_Data section_:
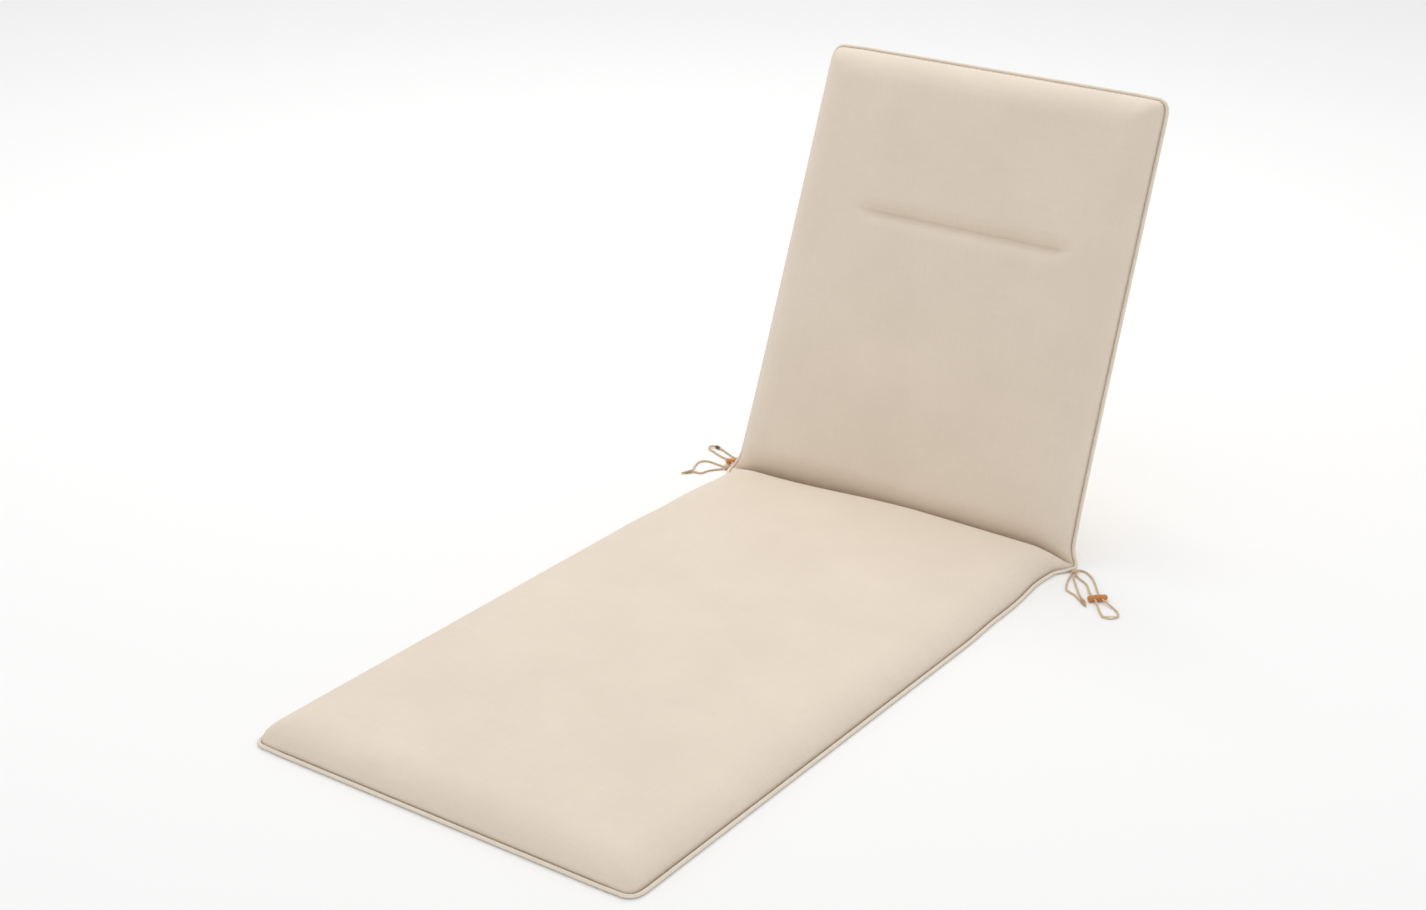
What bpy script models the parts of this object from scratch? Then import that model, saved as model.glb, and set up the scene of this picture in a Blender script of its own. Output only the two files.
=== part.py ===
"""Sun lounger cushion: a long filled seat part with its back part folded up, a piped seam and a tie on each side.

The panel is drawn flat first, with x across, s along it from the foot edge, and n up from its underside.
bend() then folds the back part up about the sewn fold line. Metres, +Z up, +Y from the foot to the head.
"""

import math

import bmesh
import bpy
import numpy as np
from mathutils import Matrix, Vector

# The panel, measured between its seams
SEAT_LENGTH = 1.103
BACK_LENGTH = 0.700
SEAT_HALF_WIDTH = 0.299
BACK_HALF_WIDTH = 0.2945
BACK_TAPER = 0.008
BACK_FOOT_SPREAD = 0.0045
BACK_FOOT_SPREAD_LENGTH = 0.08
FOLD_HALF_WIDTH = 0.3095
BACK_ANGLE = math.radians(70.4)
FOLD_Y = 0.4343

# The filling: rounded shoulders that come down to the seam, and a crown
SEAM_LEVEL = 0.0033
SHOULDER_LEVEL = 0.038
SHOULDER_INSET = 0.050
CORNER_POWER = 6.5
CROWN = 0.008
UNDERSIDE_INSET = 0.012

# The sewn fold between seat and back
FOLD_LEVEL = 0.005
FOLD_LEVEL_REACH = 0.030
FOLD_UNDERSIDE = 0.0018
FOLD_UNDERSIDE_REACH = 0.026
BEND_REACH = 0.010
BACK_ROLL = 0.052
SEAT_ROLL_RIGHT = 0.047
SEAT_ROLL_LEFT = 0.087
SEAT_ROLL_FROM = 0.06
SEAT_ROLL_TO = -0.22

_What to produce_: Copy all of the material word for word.

_Output of the exercise_:
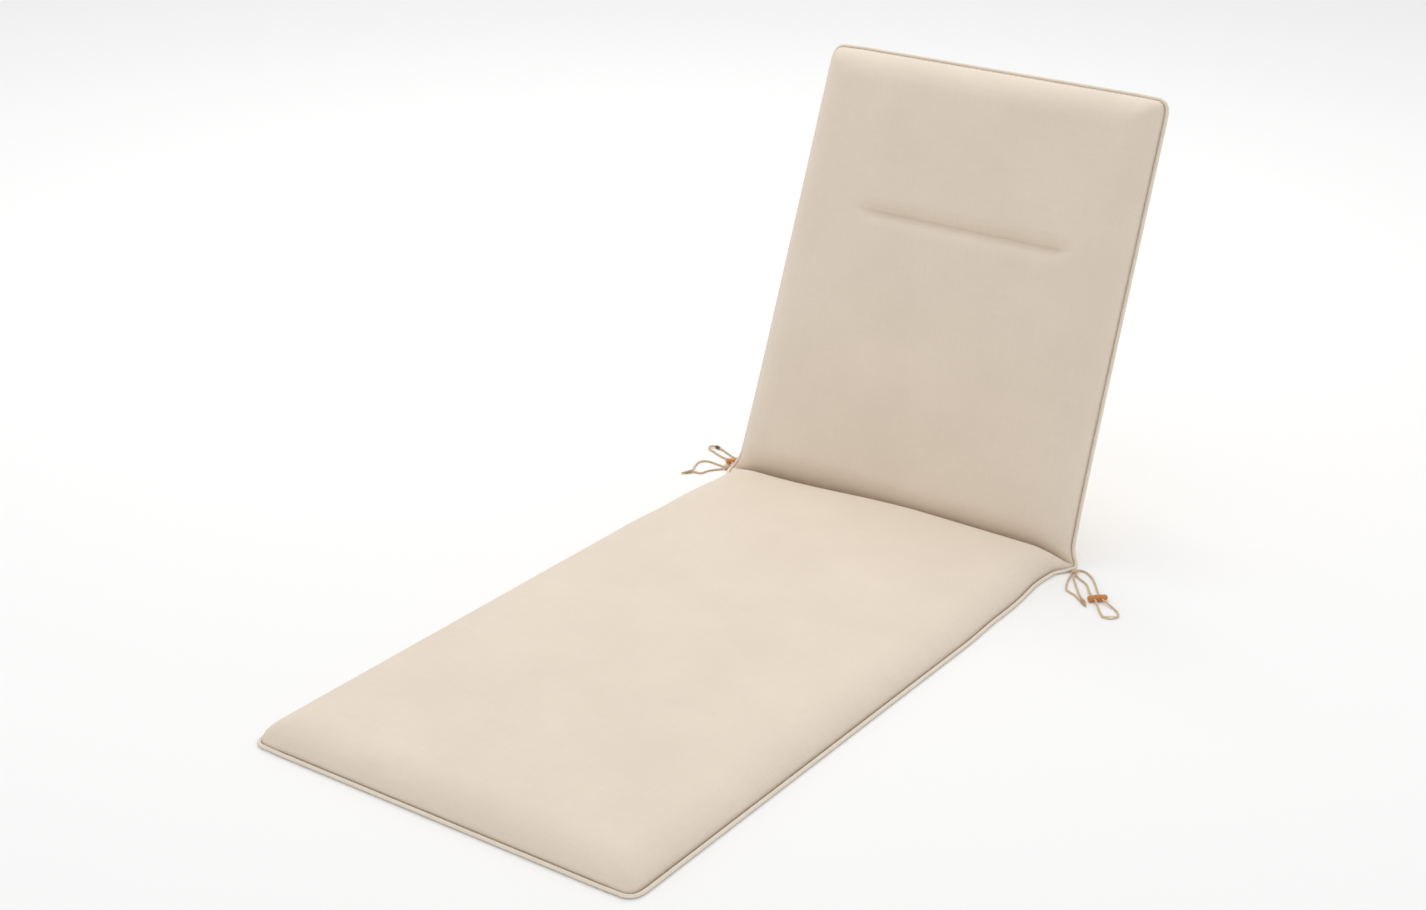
What bpy script models the parts of this object from scratch? Then import that model, saved as model.glb, and set up the scene of this picture in a Blender script of its own. Output only the two files.
=== part.py ===
"""Sun lounger cushion: a long filled seat part with its back part folded up, a piped seam and a tie on each side.

The panel is drawn flat first, with x across, s along it from the foot edge, and n up from its underside.
bend() then folds the back part up about the sewn fold line. Metres, +Z up, +Y from the foot to the head.
"""

import math

import bmesh
import bpy
import numpy as np
from mathutils import Matrix, Vector

# The panel, measured between its seams
SEAT_LENGTH = 1.103
BACK_LENGTH = 0.700
SEAT_HALF_WIDTH = 0.299
BACK_HALF_WIDTH = 0.2945
BACK_TAPER = 0.008
BACK_FOOT_SPREAD = 0.0045
BACK_FOOT_SPREAD_LENGTH = 0.08
FOLD_HALF_WIDTH = 0.3095
BACK_ANGLE = math.radians(70.4)
FOLD_Y = 0.4343

# The filling: rounded shoulders that come down to the seam, and a crown
SEAM_LEVEL = 0.0033
SHOULDER_LEVEL = 0.038
SHOULDER_INSET = 0.050
CORNER_POWER = 6.5
CROWN = 0.008
UNDERSIDE_INSET = 0.012

# The sewn fold between seat and back
FOLD_LEVEL = 0.005
FOLD_LEVEL_REACH = 0.030
FOLD_UNDERSIDE = 0.0018
FOLD_UNDERSIDE_REACH = 0.026
BEND_REACH = 0.010
BACK_ROLL = 0.052
SEAT_ROLL_RIGHT = 0.047
SEAT_ROLL_LEFT = 0.087
SEAT_ROLL_FROM = 0.06
SEAT_ROLL_TO = -0.22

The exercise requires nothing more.